Movement in the price of oil has been more subdued today compared to its biggest spike in more than a decade yesterday. A weekend drone attack on Saudi oil facilities could lead to economic pressures in different parts of the world, and that definitely includes the Asia Pacific.
Short-term disruptions in the oil market will send prices skittering over the map, but one question right now in the Asia Pacific and the rest of the world is how long supplies from Saudi Arabia may be affected.
China, India, South Korea and Japan are all big importers of Saudi crude.
Japan’s trade minister says his country has oil reserves for about 230 days of domestic consumption in case of emergency, but could release some of it if needed.
South Korea made a similar statement, the Joongang Daily reports the country had 200 million barrels of oil in its reserves at the end of last year — while Saudi Arabia supplies nearly a third of South Korea’s crude.
India is Saudi Arabia’s second largest customer for oil, and any long-term disruption would likely widen its trade deficit among other impacts.

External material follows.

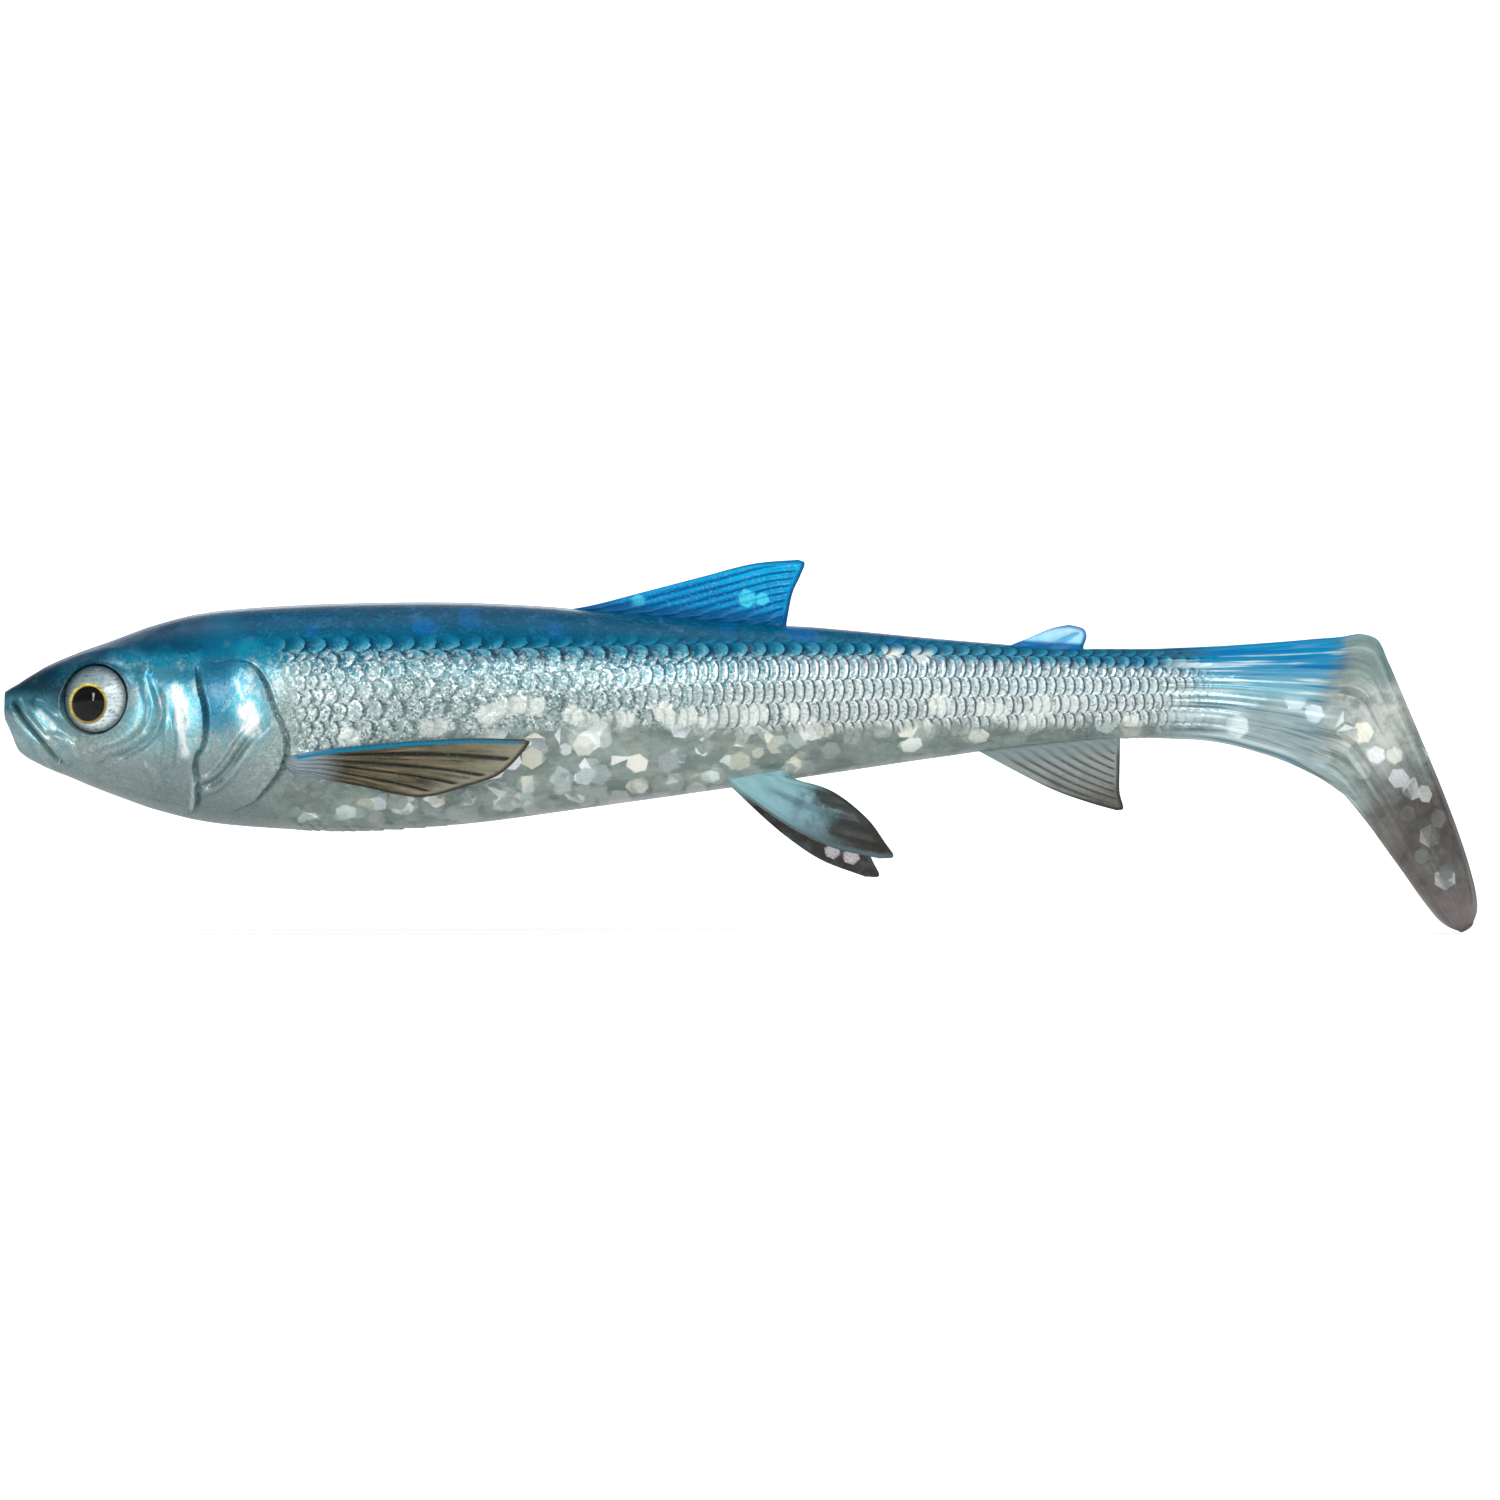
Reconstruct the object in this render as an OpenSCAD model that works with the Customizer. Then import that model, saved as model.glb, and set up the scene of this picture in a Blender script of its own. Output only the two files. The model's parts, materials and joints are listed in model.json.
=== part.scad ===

But one of the most interesting regional oil stories is China — and it’s not just economic, it’s also political. China is the world’s largest importer of crude oil, and takes nearly a quarter of all of Saudi Arabia’s oil exports.
Over the past year, China has cut back on oil imports from the United States and from Iran, and ramped them up from Saudi Arabia.
The Saudis are the number two supplier of oil to China – and politics also plays a role in the relationship with China’s top supplier of oil: Russia.